Faucheux is a former Louisiana state representative whose columns appear in The Advocate. The headline on his Oct. 21 column said it all when it said, “Ron Landry’s victory is driven by national trends, not state governance.”

Republican conservatism was the biggest winner in the Oct. 14 primary, Faucheux said. He added that Republican gubernatorial candidates combined won 66% of the votes cast.

“That’s a wipeout — especially in a state that elected Democratic governors in three of the previous five elections,” he said.

Then came Faucheux’s best explanation for Landry’s first primary victory:

“Landry’s efforts as attorney general to sidetrack the Biden administration, using the legal system to halt liberal social and economic initiatives, put him squarely on the side of most Louisiana Republicans and conservative independents. While his primary opponents in the governor’s race were focused on plans for state government, Landry generally avoided that debate and, instead, rode the national wave of conservative anger against progressive government.”

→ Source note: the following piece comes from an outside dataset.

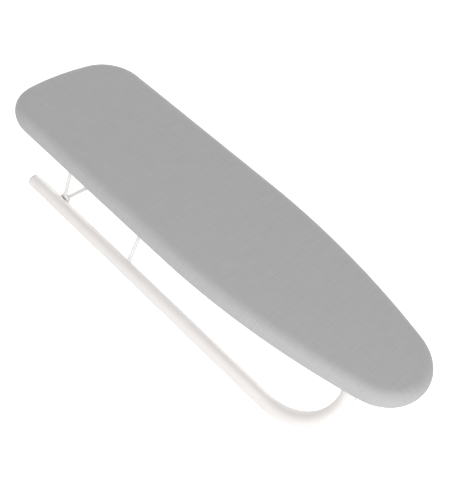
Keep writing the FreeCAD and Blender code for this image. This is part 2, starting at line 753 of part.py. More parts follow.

Former President Donald Trump supported Landry and Trump picked up 58% of the vote in Louisiana in both 2016 when he won and in 2020 when he lost.

Louisiana’s Democratic and Republican conservatives still like Trump and they showed on Oct. 14 they think Landry is a good carbon copy. And they gave him a strong GOP Legislature to govern this state for the next four years.

Some have said since the election, “Jim, you will have a lot to write about now.” The late-Gov. Edwin W. Edwards reportedly said I had written over 80 critical articles about him during his four terms. Landry could be just as controversial.